Inviperita. Tanto da dimenticare le regole eterne della diplomazia che in casi come questo impongono di far finta di niente, almeno in pubblico, perché la reazione rabbiosa a uno sgarbo non fa che evidenziarlo maggiormente, e rende anche più difficile ricucire. È una lezione che Antonio Tajani conosce a memoria: la aveva messa in pratica subito, appena diventata pubblica la poco lieta novella della cena a tre, Macron ospite all'Eliseo, il tedesco Scholz e Zelensky ospiti di lusso, con l'Italia fuori dalla porta. La ha ribadita anche dopo lo sbotto della premier. Non è successo niente. Nessuna offesa. Nessuna irritazione.

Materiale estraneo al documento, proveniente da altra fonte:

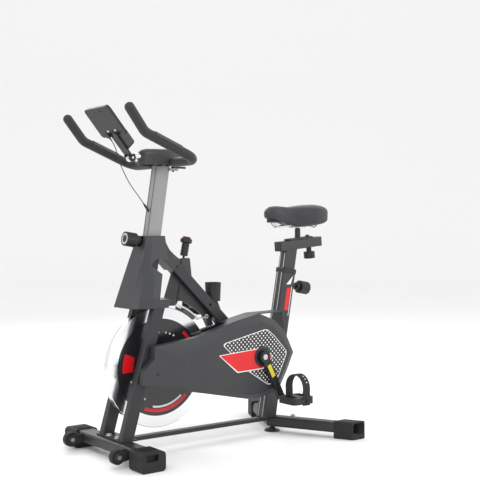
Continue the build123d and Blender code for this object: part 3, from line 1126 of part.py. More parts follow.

Giorgia invece è peggio che irritata e non vuole nasconderlo, o non ce la fa: «L'invito di ieri mi è sembrato inopportuno. Penso che la nostra forza sia la compattezza». È chiaro che la premier italiana non se lo aspettava, non dopo aver schierato il suo già vicino a Putin partito sulle posizioni più atlantiste che ci siano nella Ue. Non dopo aver forzato la mano ai suoi ben più tiepidi alleati costringendoli a far propria quella posizione radicale, molto meno tentennante di quella di Berlino. Non dopo essersi adeguata alle direttive europee, per anni, anzi per decenni, vituperate, con una legge di bilancio ispirata più all'austerità che al semplice rigore. Salta persino il previsto bilaterale a Bruxelles: i Paesi Ue incontrano il leader ucraino a gruppi, con l'Italia infilata in uno di questi. Una cosa sono i due Paesi-guida. Un'altra e ben diversa cosa tutti gli altri.

Le ragioni del calcolato e gelido schiaffone non sono chiare né lo saranno nei prossimi giorni. Segnali del genere non si spiegano pubblicamente. L'opposizione, soprattutto il Pd, interpreta il gesto come una sorta di “punizione” per le divisioni della maggioranza: non c'è premier che tenga se sta a braccetto con Berlusconi e Salvini. Forse è davvero così ma la spiegazione suona tirata per i capelli e allestita per suonare il più utile possibile per gli argomenti dell'opposizione. Se il problema fosse davvero questo, il segnale sarebbe solo controproducente. Rafforzerebbe i frondisti a scapito dell'alleata certamente fedele.

Non è escluso, per quanto paradossale sembri, che la grottesca farsa di Sanremo ci sia entrata qualcosa. I simboli sono importanti e su quel piano la premier non è riuscita a imporre un passaggio molto meno concreto di tanti altri ma per certi versi persino più impegnativo proprio perché molto più esposto ai riflettori. Zelensky in queste cose è intransigente: chi non ricorda l'umiliazione inflitta a Draghi dopo il primo dibattito parlamentare sulla guerra? Poi non è solo questione di simboli canori. Il sesto decreto sulla consegna delle armi non è ancora stato varato. Non sarà che il freno di Arcore e di Pontida rallenta e impastoia più di quanto la bellicosa presidente voglia ammettere?

Probabilmente però c'è altro o almeno anche altro. Per l'Italia la porta della cabina di regia europea resta chiusa, e la popolarità di cui inizia a godere la presidente del consiglio italiana suggerisce di blindarla. Ammettere che l'arrivo al governo di una leader dell'estrema destra non implica alcuna minaccia per l'Unione può voler dire spalancare le porte a quelle forze affini a FdI che premono alle porte del potere in Francia e crescono in Germania.

Poi naturalmente c'è quell'incidente mai risolto con la Francia: il caso Ocean Viking. È possibile che la premier abbia sottovalutato la permalosità della Francia, non tanto con l'incidente in sé quanto rinviando la visita a Parigi su invito dell'Eliseo. Ma anche qui non è solo questione di permalosità e orgoglio malinteso. L'italiana è disposta a riconoscere il primato delle istituzioni europee, non quello dei due Paesi che l'Unione trainano. Dunque evita qualsiasi gesto che possa suonare come omaggio non alla Ue ma alla Francia. Sullo sfondo si staglia la partita più importante, quella per la ridefinizione della Ue, dagli aiuti di Stato alla revisione dei trattati. È una partita dalla quale l'Italia di Giorgia Meloni rischia di uscire con le ossa rotte nonostante le molte prove d'amore che la Sorella d'Italia ha accettato di offrire.